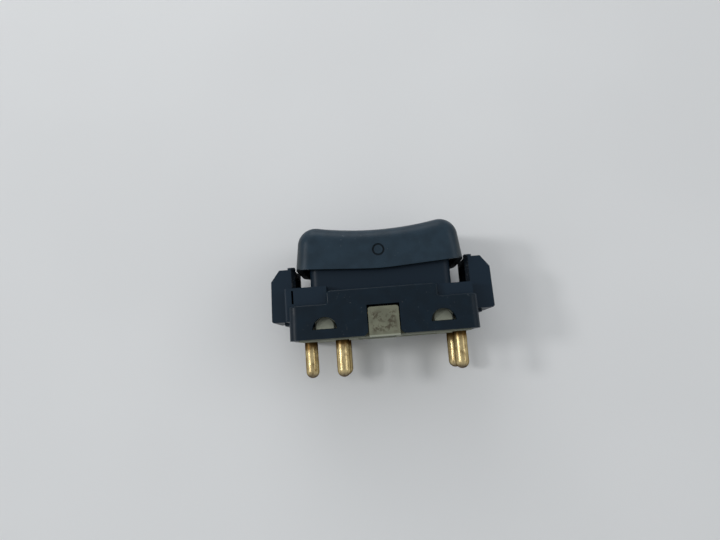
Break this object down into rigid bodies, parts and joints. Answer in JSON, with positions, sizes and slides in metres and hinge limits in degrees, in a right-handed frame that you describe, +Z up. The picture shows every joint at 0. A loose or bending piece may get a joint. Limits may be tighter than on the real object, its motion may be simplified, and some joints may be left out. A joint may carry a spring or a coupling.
{
  "type": "car light switch",
  "caption": "Panel rocker switch for a car's lights: saddle-shaped rocker on a stepped housing with snap wings, round brass plug pins below.",
  "frame": {"origin": "on the plane of the pin tips, under the middle of the switch", "axes": "+X along the rocker, from the common pin's end to the other, +Y across it, +Z up from the pins to the rocker"},
  "size_m": [0.046, 0.0206, 0.031],
  "materials": {
    "housing_plastic": "fine-grained moulded dark grey plastic",
    "rocker_plastic": "satin dark grey plastic, lightly worn",
    "carrier_plastic": "moulded black plastic",
    "base_plastic": "moulded light grey plastic",
    "plunger_plastic": "white low-friction plastic",
    "spring_steel": "drawn spring wire",
    "pin_brass": "turned brass, tarnished brown near the base",
    "strip_brass": "stamped brass sheet",
    "contact_metal": "silver contacts"
  },
  "bodies": {
    "switch_body": {"housing": "housing_plastic", "terminal_base": "base_plastic", "common_strip": "strip_brass", "fixed_contacts": "contact_metal", "fixed_strip_left_front": "strip_brass", "fixed_strip_left_rear": "strip_brass", "fixed_strip_right_front": "strip_brass", "fixed_strip_right_rear": "strip_brass", "terminal_pin_1": "pin_brass", "terminal_pin_2": "pin_brass", "terminal_pin_3": "pin_brass", "terminal_pin_4": "pin_brass", "terminal_pin_5": "pin_brass"},
    "rocker": {"rocker_cap": "rocker_plastic", "rocker_carrier": "carrier_plastic", "plunger_spring_front": "spring_steel", "plunger_spring_rear": "spring_steel"},
    "front_plunger": {"plunger_front": "plunger_plastic"},
    "rear_plunger": {"plunger_rear": "plunger_plastic"},
    "front_blade": {"contact_blade_front": "strip_brass", "moving_contacts_front": "contact_metal"},
    "rear_blade": {"contact_blade_rear": "strip_brass", "moving_contacts_rear": "contact_metal"}
  },
  "joints": [
    {"name": "rocker_tilt", "type": "hinge", "parent": "switch_body", "child": "rocker", "pos_m": [0, 0, 0.0241], "axis": [0, 1, 0], "range_deg": [-7, 7]},
    {"name": "front_blade_rock", "type": "hinge", "parent": "switch_body", "child": "front_blade", "pos_m": [0, -0.0026, 0.0124], "axis": [0, 1, 0], "range_deg": [-4.2, 4.2]},
    {"name": "rear_blade_rock", "type": "hinge", "parent": "switch_body", "child": "rear_blade", "pos_m": [0, 0.0026, 0.0124], "axis": [0, 1, 0], "range_deg": [-4.2, 4.2]},
    {"name": "front_plunger_slide", "type": "slide", "parent": "rocker", "child": "front_plunger", "axis": [0, 0, 1], "range_m": [0, 0.0008], "stiffness_N_per_m": 400, "springref_m": -0.0015, "deforming": ["plunger_spring_front"]},
    {"name": "rear_plunger_slide", "type": "slide", "parent": "rocker", "child": "rear_plunger", "axis": [0, 0, 1], "range_m": [0, 0.0008], "stiffness_N_per_m": 400, "springref_m": -0.0015, "deforming": ["plunger_spring_rear"]}
  ],
  "couplings": [
    {"joint": "front_blade_rock", "follows": "rocker_tilt", "ratio": -0.6},
    {"joint": "rear_blade_rock", "follows": "rocker_tilt", "ratio": -0.6}
  ]
}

Task to carry out: Copy each line of the data above that holds "with".

Answer for the task:
Break this object down into rigid bodies, parts and joints. Answer in JSON, with positions, sizes and slides in metres and hinge limits in degrees, in a right-handed frame that you describe, +Z up. The picture shows every joint at 0. A loose or bending piece may get a joint. Limits may be tighter than on the real object, its motion may be simplified, and some joints may be left out. A joint may carry a spring or a coupling.
  "caption": "Panel rocker switch for a car's lights: saddle-shaped rocker on a stepped housing with snap wings, round brass plug pins below.",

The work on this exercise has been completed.